--- start of Task input ---

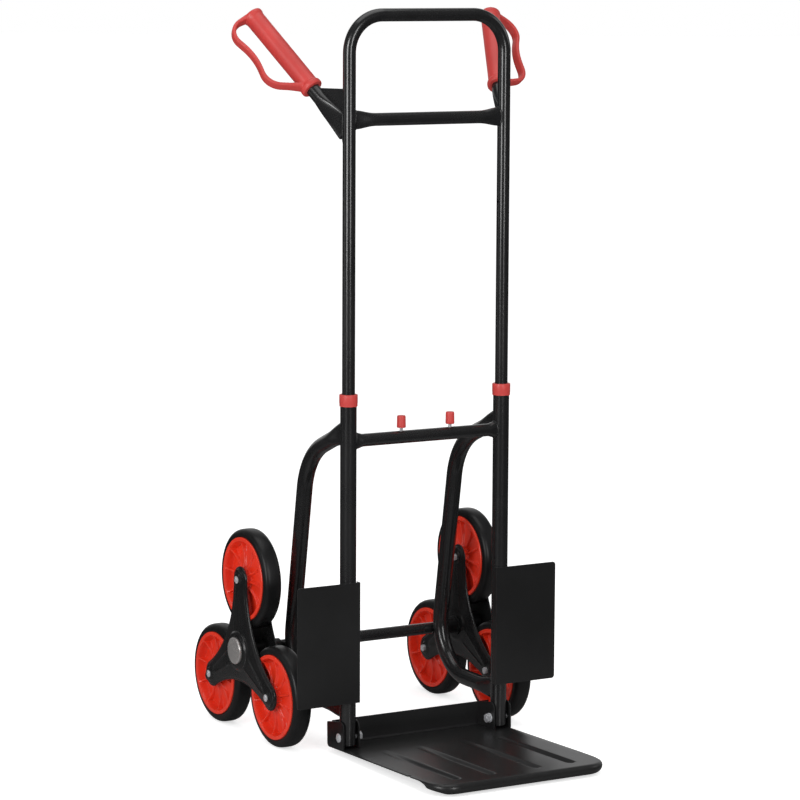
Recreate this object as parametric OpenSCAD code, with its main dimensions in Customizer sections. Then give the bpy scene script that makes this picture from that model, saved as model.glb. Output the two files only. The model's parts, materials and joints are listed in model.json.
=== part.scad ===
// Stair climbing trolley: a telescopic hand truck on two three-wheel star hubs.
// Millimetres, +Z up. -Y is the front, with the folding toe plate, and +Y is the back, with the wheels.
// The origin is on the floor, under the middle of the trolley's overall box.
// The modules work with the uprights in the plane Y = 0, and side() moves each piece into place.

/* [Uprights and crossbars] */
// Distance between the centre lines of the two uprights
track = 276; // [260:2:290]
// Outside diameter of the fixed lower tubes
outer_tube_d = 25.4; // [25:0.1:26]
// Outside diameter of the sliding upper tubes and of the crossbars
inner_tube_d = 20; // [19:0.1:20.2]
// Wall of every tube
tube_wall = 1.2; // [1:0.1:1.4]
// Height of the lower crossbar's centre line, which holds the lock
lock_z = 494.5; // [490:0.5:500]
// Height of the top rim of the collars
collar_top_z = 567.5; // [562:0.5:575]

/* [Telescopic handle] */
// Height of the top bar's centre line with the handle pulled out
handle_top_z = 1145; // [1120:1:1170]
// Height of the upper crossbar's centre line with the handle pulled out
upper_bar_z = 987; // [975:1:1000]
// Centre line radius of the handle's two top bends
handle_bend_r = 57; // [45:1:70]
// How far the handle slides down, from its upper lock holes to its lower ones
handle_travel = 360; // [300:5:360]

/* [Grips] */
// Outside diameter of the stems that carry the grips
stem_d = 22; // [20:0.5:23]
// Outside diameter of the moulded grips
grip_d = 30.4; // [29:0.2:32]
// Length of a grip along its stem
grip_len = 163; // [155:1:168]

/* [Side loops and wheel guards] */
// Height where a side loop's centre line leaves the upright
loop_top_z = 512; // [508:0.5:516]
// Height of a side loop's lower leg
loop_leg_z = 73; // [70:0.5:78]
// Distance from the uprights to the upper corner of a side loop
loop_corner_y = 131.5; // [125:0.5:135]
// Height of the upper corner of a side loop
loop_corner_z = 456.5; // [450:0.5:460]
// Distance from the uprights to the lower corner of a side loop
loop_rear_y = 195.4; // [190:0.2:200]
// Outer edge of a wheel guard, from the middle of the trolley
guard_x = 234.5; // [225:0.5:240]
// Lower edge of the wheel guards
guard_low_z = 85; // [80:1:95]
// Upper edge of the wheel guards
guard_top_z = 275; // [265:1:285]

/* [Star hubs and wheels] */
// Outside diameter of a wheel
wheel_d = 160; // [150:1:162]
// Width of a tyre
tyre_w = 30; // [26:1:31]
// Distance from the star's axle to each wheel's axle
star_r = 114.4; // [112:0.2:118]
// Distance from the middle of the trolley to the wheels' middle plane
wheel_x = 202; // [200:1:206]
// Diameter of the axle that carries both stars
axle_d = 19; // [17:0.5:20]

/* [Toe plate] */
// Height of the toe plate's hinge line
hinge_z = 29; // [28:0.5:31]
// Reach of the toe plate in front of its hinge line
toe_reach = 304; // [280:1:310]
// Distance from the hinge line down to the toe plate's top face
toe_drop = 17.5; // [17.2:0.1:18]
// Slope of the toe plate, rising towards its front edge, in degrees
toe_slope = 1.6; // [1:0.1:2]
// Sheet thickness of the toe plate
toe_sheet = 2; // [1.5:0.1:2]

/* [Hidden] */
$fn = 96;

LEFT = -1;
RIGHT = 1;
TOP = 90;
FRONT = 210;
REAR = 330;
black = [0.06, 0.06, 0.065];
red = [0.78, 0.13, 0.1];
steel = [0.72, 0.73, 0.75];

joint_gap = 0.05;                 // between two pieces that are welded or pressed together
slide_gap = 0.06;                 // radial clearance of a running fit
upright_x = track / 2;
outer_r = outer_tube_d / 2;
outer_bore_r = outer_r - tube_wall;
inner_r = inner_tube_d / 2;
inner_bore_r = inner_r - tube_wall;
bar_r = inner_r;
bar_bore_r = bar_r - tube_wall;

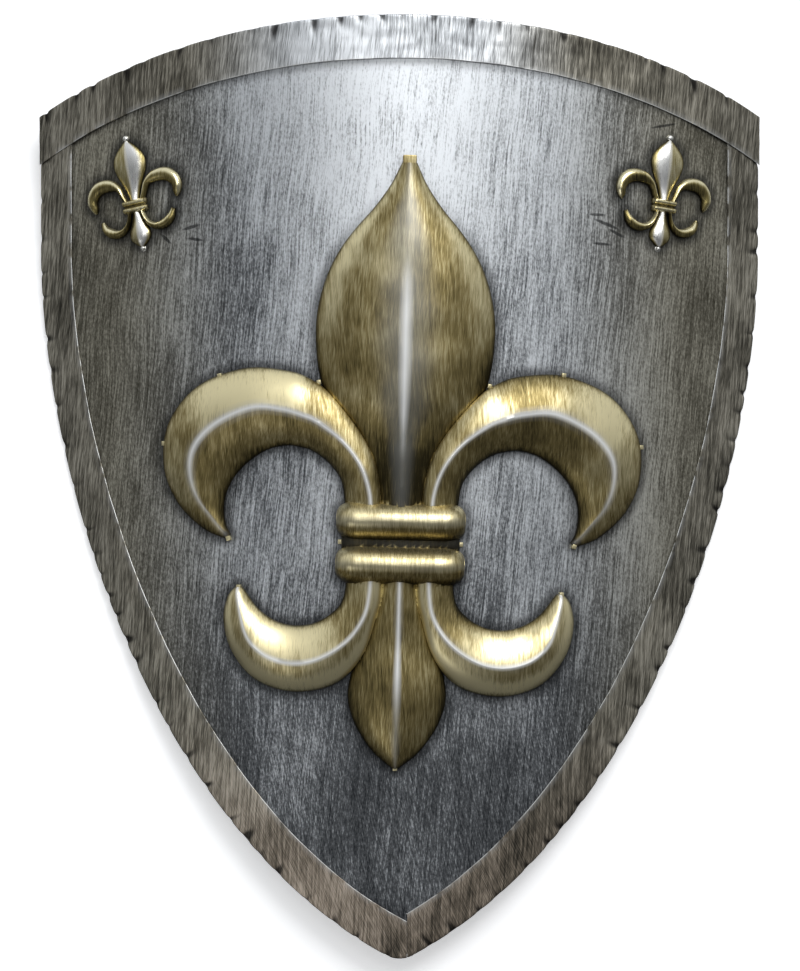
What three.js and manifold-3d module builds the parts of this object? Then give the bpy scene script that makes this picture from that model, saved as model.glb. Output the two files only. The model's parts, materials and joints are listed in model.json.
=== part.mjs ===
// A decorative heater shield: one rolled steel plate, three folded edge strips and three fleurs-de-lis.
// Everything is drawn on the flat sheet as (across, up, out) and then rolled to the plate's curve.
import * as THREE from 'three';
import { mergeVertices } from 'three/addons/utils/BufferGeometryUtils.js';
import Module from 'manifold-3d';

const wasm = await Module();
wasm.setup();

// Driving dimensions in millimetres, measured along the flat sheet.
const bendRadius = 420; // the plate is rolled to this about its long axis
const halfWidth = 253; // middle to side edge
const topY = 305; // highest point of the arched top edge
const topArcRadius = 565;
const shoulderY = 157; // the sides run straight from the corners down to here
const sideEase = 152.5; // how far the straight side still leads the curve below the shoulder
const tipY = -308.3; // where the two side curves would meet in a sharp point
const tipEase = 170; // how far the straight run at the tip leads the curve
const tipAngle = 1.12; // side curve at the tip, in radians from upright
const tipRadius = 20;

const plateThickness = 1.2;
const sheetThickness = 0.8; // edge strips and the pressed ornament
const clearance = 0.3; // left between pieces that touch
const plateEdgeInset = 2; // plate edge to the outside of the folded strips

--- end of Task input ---

● **What to produce**: Copy out all lines from the material above that contain the string "manifold".

● **The solution**:
What three.js and manifold-3d module builds the parts of this object? Then give the bpy scene script that makes this picture from that model, saved as model.glb. Output the two files only. The model's parts, materials and joints are listed in model.json.
import Module from 'manifold-3d';